In his two performances at the Californian Desert Trip festival in October 2016, Paul McCartney played for nearly three hours each time but still managed to omit one of his most famous songs. ‘Yesterday’ is one of the most regularly played numbers in the 75-year-old’s touring canon, but perhaps he decided that the audience at what was dubbed ‘Oldchella’ didn’t want to be reminded that they were clinging on to the music of the past.
Despite its popularity – it’s one of the most covered songs in history – ‘Yesterday’ has a divisive reputation among listeners: to fans, it’s a gorgeously simple, melancholy ballad; to detractors, it’s the first major manifestation of McCartney’s Achilles heel – his mawkish sentimentality.
Whichever camp you fall into, ‘Yesterday’ was certainly the seed of future ructions in the band dynamics. McCartney has said that the tune came to him almost fully formed in a dream one night in London in 1963. The then 21-year-old McCartney was living in an attic room in the five-storey Georgian family home in London’s Marylebone of his girlfriend, Jane Asher. He had begun dating the 17-year-old after the Radio Times sent her to interview The Beatles at a Royal Albert Hall gig earlier that year. The Beatles had just begun renting a flat together on Green Street, just off Park Lane. Despite finally having his own room, McCartney hated the austere surroundings of the sparsely furnished apartment. By contrast, Jane’s mother, Margaret Asher, a professor at the Royal Academy of Music, created a warm home for her husband and three children, and invited Jane’s boyfriend to come and live with them.
In this cosy atmosphere McCartney woke, he said, with the tune in his head, leapt up, and on the piano next to his bed, hammered out the wistful melody. Convinced that it must be one of the old jazz tunes his father listened to, he played the song to everyone he knew to see if they recognized it.
This was what he was doing one evening at the flat of actress and singer Alma Cogan on Kensington High Street. As he sat playing the still wordless tune to Cogan and her sister Sandra, their mother Fay walked into the living room and asked if anyone would like some scrambled eggs. McCartney sang the words on top of the melody, improvising for the next line: ‘Oh baby, how I love your legs.’
‘Scrambled eggs’ remained the song’s lyric until a trip to Portugal in 1965, where McCartney said the words suddenly came to him on the long drive from the airport. He scribbled them down on the back of an envelope. Going into the studio to record the song, the rest of the band found themselves redundant.
George Martin felt that what ‘Yesterday’ needed was not drums and guitars but a string quartet. McCartney feared that their producer was doing a ‘Mantovani’ but acquiesced. Because it was a solo performance, and because it was so unlike any of their previous output, The Beatles initially vetoed a release in the UK, letting both Matt Monroe and, ironically, Mantovani have hits with it before they did.
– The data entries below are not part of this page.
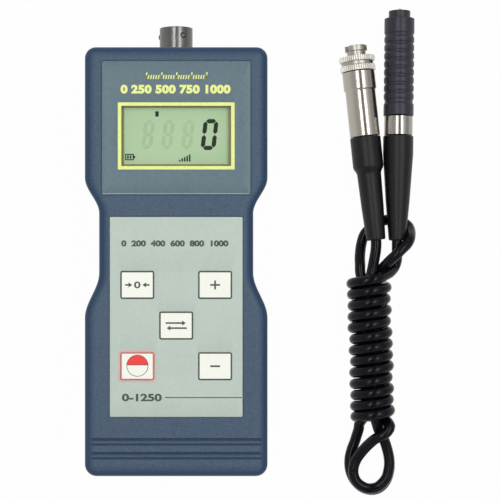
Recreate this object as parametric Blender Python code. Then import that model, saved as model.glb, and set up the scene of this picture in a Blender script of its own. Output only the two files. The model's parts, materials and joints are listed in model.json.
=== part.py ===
"""Handheld coating thickness gauge with its plug-in probe on a wound lead.

The gauge lies on its back. +X is its right-hand side, +Y runs from its foot to its socket and +Z comes out
of its display. The origin is the centre of its back face. Lengths are in metres.
"""

import math

import bmesh
import bpy
from mathutils import Vector

# Fits
GAP = 0.0003
FUSE = 0.0005

# Display window, display label and the case width round them
WINDOW_WIDTH = 0.0410
WINDOW_HEIGHT = 0.0223
WINDOW_HEAD_MARGIN = 0.0169
WINDOW_FOOT_MARGIN = 0.0108
WINDOW_SIDE_MARGIN = 0.0074
HEAD_SIDE_MARGIN = 0.0066
HEAD_MARGIN = 0.0057

# Keys, keypad label and the waist round them
KEY_WIDTH = 0.0126
KEY_HEIGHT = 0.0104
KEY_CORNER = 0.0007
KEY_THICKNESS = 0.0011
KEY_TRAVEL = 0.0004
KEY_COLUMN = 0.0146
KEY_ROW_PITCH = 0.01525
KEYPAD_HEAD_MARGIN = 0.0255
KEYPAD_FOOT_MARGIN = 0.0190
KEYPAD_SIDE_MARGIN = 0.0040
WAIST_SIDE_MARGIN = 0.0042
LABEL_SPACING = 0.0085
FOOT_MARGIN = 0.0228
STEM_DIAMETER = 0.0044

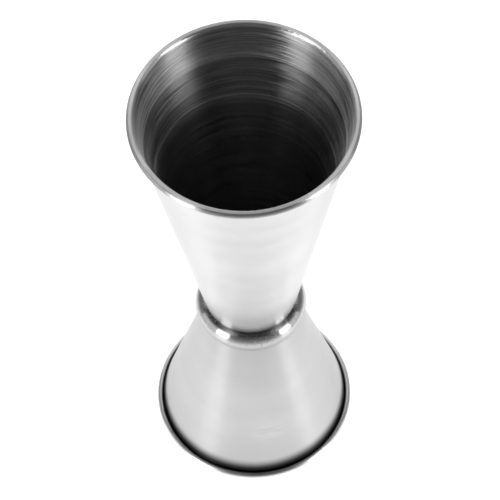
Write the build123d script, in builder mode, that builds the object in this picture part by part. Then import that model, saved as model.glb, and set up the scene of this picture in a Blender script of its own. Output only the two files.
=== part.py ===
from build123d import *
import os
from math import asin, atan2, cos, degrees, hypot, sin, tan

# A double-ended bar jigger: two conical steel cups welded base to base, with a half-round ring
# round the waist. It stands on the small cup's rim, and the large cup opens upwards.
# Millimetres, +Z up. The origin is the centre of the small cup's mouth, on the surface it stands on.

# Overall sizes
HEIGHT = 117.0               # from rim to rim
JOINT_Z = 43.1               # plane where the two cup bases meet
LARGE_MOUTH_RADIUS = 23.75   # outside the large cup's rolled rim
SMALL_MOUTH_RADIUS = 22.3    # outside the small cup's rolled rim
WAIST_RADIUS = 9.5           # both cones' outer surfaces, carried on to the joint plane

# The cups' steel sheet
SHEET = 0.4                  # thickness
BASE_BEND = 2.0              # outer radius of the bend between base and wall
CURL_RADIUS = 0.8            # outer radius of the rolled rim
CURL_TURN = 288.0            # degrees that the rim is rolled through, back towards the wall
RIM_LAND = 0.05              # depth of the flat lapped on the rim, so that the jigger doesn't rock

# The waist ring, a half oval
RING_RADIUS = 12.2           # at its crown
RING_BORE = 9.9              # the cones enter the bore from both ends and seat on its edges
RING_HALF_HEIGHT = 2.9

# The spot welds between the two bases
WELD_COUNT = 3
WELD_CIRCLE = 3.8            # radius of the circle that their centres are on
WELD_RADIUS = 1.5
WELD_REACH = 0.2             # how far each nugget reaches into each base
WELD_ROUND = 0.15            # its rounded edge
MARK_RADIUS = 1.9            # dent that the welding tip leaves on a cup's floor
MARK_DEPTH = 0.06

# Each cup's section is drawn on a plane whose Y runs from the joint towards that cup's mouth
JOINT = (0, 0, JOINT_Z)
UPWARD = Plane(JOINT, x_dir=(1, 0, 0), z_dir=(0, -1, 0))
DOWNWARD = Plane(JOINT, x_dir=(1, 0, 0), z_dir=(0, 1, 0))
LARGE_DEPTH = HEIGHT - JOINT_Z
SMALL_DEPTH = JOINT_Z


def curl_centre(mouth_radius, depth):
    """Centre of the rolled rim's section."""
    return mouth_radius - CURL_RADIUS, depth + RIM_LAND - CURL_RADIUS


def wall_angle(mouth_radius, depth):
    """Angle between wall and axis that makes the wall run tangent into the rolled rim."""
    curl_x, curl_y = curl_centre(mouth_radius, depth)
    across = curl_x - WAIST_RADIUS
    return atan2(across, curl_y) - asin((CURL_RADIUS - SHEET) / hypot(across, curl_y))


def cone_radius(mouth_radius, depth, distance):
    """Radius of a cup's outer surface at a distance from the joint."""
    return WAIST_RADIUS + distance * tan(wall_angle(mouth_radius, depth))


def draw_cup_outline(mouth_radius, depth):
    """Half section of one cup's sheet: base, wall and a rim rolled outwards."""
    slope = wall_angle(mouth_radius, depth)
    centre = curl_centre(mouth_radius, depth)
    start = 180 - degrees(slope)
    inner_corner = (WAIST_RADIUS - SHEET * (1 - sin(slope)) / cos(slope), SHEET)

    curl_outside = CenterArc(centre, CURL_RADIUS, start, -CURL_TURN)
    curl_inside = CenterArc(centre, CURL_RADIUS - SHEET, start, -CURL_TURN)
    Line(curl_outside @ 1, curl_inside @ 1)
    FilletPolyline(curl_inside @ 0, (WAIST_RADIUS, 0), (0, 0), radius=BASE_BEND)
    Line((0, 0), (0, SHEET))
    FilletPolyline((0, SHEET), inner_corner, curl_outside @ 0, radius=BASE_BEND - SHEET)


def make_cup(label, mouth_radius, depth, side):
    """One cup, with a flat on its rim, a recess for each weld and a weld mark on its floor."""
    with BuildPart() as cup:
        with BuildSketch(side):
            with BuildLine():
                draw_cup_outline(mouth_radius, depth)
            make_face()
            with Locations((mouth_radius - CURL_RADIUS, depth)):
                Rectangle(2 * CURL_RADIUS, RIM_LAND, align=(Align.CENTER, Align.MIN), mode=Mode.SUBTRACT)
        revolve(axis=Axis.Z)
        add(spot_welds.part, mode=Mode.SUBTRACT)
        with BuildSketch(Plane(JOINT, z_dir=side.y_dir).offset(SHEET - MARK_DEPTH)):
            with PolarLocations(WELD_CIRCLE, WELD_COUNT):
                Circle(MARK_RADIUS)
        extrude(amount=2 * MARK_DEPTH, mode=Mode.SUBTRACT)
    cup.part.label = label
    return cup.part


# Weld nuggets, half in each base
with BuildPart() as spot_welds:
    with BuildSketch(Plane(JOINT).offset(-WELD_REACH)):
        with PolarLocations(WELD_CIRCLE, WELD_COUNT):
            Circle(WELD_RADIUS)
    extrude(amount=2 * WELD_REACH)
    fillet(spot_welds.edges().filter_by(GeomType.CIRCLE), WELD_ROUND)
spot_welds.part.label = "spot_welds"

# The two cups, base to base
large_cup = make_cup("large_cup", LARGE_MOUTH_RADIUS, LARGE_DEPTH, UPWARD)
small_cup = make_cup("small_cup", SMALL_MOUTH_RADIUS, SMALL_DEPTH, DOWNWARD)

# The waist ring: a half oval, less the shape of the two cones that pass through it
with BuildPart() as waist_ring:
    with BuildSketch(UPWARD):
        with BuildLine():
            crown = EllipticalCenterArc(
                (RING_BORE, 0), RING_RADIUS - RING_BORE, RING_HALF_HEIGHT, start_angle=-90, arc_size=180
            )
            Line(crown @ 1, crown @ 0)
        make_face()
        Polygon(
            (0, RING_HALF_HEIGHT),
            (0, -RING_HALF_HEIGHT),
            (cone_radius(SMALL_MOUTH_RADIUS, SMALL_DEPTH, RING_HALF_HEIGHT), -RING_HALF_HEIGHT),
            (WAIST_RADIUS, 0),
            (cone_radius(LARGE_MOUTH_RADIUS, LARGE_DEPTH, RING_HALF_HEIGHT), RING_HALF_HEIGHT),
            align=None,
            mode=Mode.SUBTRACT,
        )
    revolve(axis=Axis.Z)
waist_ring.part.label = "waist_ring"

os.makedirs("parts", exist_ok=True)
for piece in (large_cup, small_cup, waist_ring.part, spot_welds.part):
    export_step(piece, f"parts/{piece.label}.step")
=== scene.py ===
from math import cos, pi, radians, sin

import bpy
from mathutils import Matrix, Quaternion, Vector


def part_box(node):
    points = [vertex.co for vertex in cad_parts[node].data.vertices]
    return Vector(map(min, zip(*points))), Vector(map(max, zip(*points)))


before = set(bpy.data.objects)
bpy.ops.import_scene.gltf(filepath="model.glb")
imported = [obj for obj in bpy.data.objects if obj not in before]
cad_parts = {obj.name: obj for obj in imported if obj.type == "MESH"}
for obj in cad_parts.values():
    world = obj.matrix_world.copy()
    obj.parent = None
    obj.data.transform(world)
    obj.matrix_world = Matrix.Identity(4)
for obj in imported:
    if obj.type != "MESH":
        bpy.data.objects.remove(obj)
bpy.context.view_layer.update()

# A stainless steel bar jigger in a small studio. Metres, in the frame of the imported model:
# +Z up, the camera on the -Y side, the origin under the jigger on the floor.
MM = 1e-3
MICRON = 1e-6

_, LARGE_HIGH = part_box("large_cup")
SMALL_LOW, SMALL_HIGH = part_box("small_cup")
RING_LOW, RING_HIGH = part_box("waist_ring")

# Camera
CAMERA_AT = Vector((0.0, -0.35287, 0.65241))
CAMERA_AIM = Vector((0.00024, 0.0, 0.06459))
CAMERA_ROLL = -2.09         # degrees
LENS = 230.4                # millimetres, with the sensor's width
SENSOR_WIDTH = 36.0
CLIP_START = 0.01
CLIP_END = 20.0

# Softboxes, by the degrees that they fill: azimuth is 0 towards the camera and grows to the
# right, elevation is up from the horizon. A radiance of 1 shows as white.
STUDIO_RADIUS = 1.5
STUDIO_CENTRE = Vector((0.0, 0.0, (RING_LOW.z + RING_HIGH.z) / 2))
SOFTBOXES = {
    "left_key": {"azimuth": (-62, -40), "elevation": (3, 31), "radiance": 4.7},
    "left_top": {"azimuth": (-62, -40), "elevation": (31, 68), "radiance": 0.55},
    "left_side": {"azimuth": (-98, -62), "elevation": (3, 32), "radiance": 0.7},
    "right_key": {"azimuth": (49, 69), "elevation": (3, 31), "radiance": 4.8},
    "right_top": {"azimuth": (49, 69), "elevation": (31, 68), "radiance": 0.45},
    "right_side": {"azimuth": (69, 94), "elevation": (3, 28), "radiance": 0.8},
    "back_low": {"azimuth": (128, 232), "elevation": (3, 38), "radiance": 0.6},
    "back_high": {"azimuth": (130, 230), "elevation": (38, 66), "radiance": 0.84},
}
WALL_RADIANCE = 0.14        # the dim studio walls, up to their top
CEILING_RADIANCE = 0.005
WALL_TOP = (0.55, 0.85)     # sines of the elevations between which walls fade to ceiling
BOUNCES = 16                # light has to find its way down into the cup and out again

# Floor: a white table that glows, with a painted pool of light under the jigger that runs out behind
# it and a painted shadow where the glow dips at its foot
FLOOR_HALF_WIDTH = 1.4
FLOOR_WHITE = 0.85
FLOOR_ROUGH = 0.9
SHADOWED_GLOW_AT_FOOT = 0.9
GLOW_POOL = 1.1
GLOW_FAR = 0.15
FOOT_SHADOW_ZONE = (28 * MM, 36 * MM)      # distances from the axis between which the glow grows out of the painted shadow at the foot
POOL_EDGE = (85 * MM, 125 * MM)     # and those where it fades again, except behind

# Patterns of noise. Sizes are along X, Y and Z, so lines round the axis are low and wide. The
# noise's own values between the two of contrast are stretched to the tones, or to 0 and 1.

# All steel
ACROSS_BRUSH = 0.25         # of a turn: highlights spread across the brush lines

# Cup steel, on both faces
COARSE_LINES = {"size": (50 * MM, 50 * MM, 1.3 * MM), "detail": 1.0, "contrast": (0.35, 0.65)}
FINE_LINES = {"size": (12 * MM, 12 * MM, 0.34 * MM), "detail": 2.0, "contrast": (0.35, 0.65)}
COARSE_SHARE = 0.35
SMUDGES = {
    "size": (12 * MM, 12 * MM, 12 * MM),
    "detail": 4.0,
    "contrast": (0.3, 0.7),
    "tones": (0.97, 1.02),
}
CLOUDS = {
    "size": (60 * MM, 60 * MM, 7 * MM),
    "detail": 3.0,
    "contrast": (0.3, 0.7),
    "tones": (0.96, 1.02),
}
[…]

Few of the thousands of covers of the song have enhanced its charms – in the case of Linkin Park’s, quite the opposite. The most fertile period for interpretations was in the five years after it was released, when everyone from Elvis to Frank Sinatra tackled the strange juxtaposition between the chorus and verse.
Most often ‘Yesterday’ has been like an old mirror, dully reflecting back the style of the singer rather than revealing hidden depths within the song itself. The most successful attempts have tended to be by more singular vocalists, such as Marianne Faithfull’s delicate 1965 rendition or Willie Nelson’s honeyed drawl on his 1966 live Country Music Concert album.
Only Marvin Gaye in 1970 seems to find a whole other ‘Yesterday’, swapping the plaintive stillness of the original for a swinging soul shuffle and a yearning gospel cry that manages to make being trapped in the past sound almost like heaven rather than hell.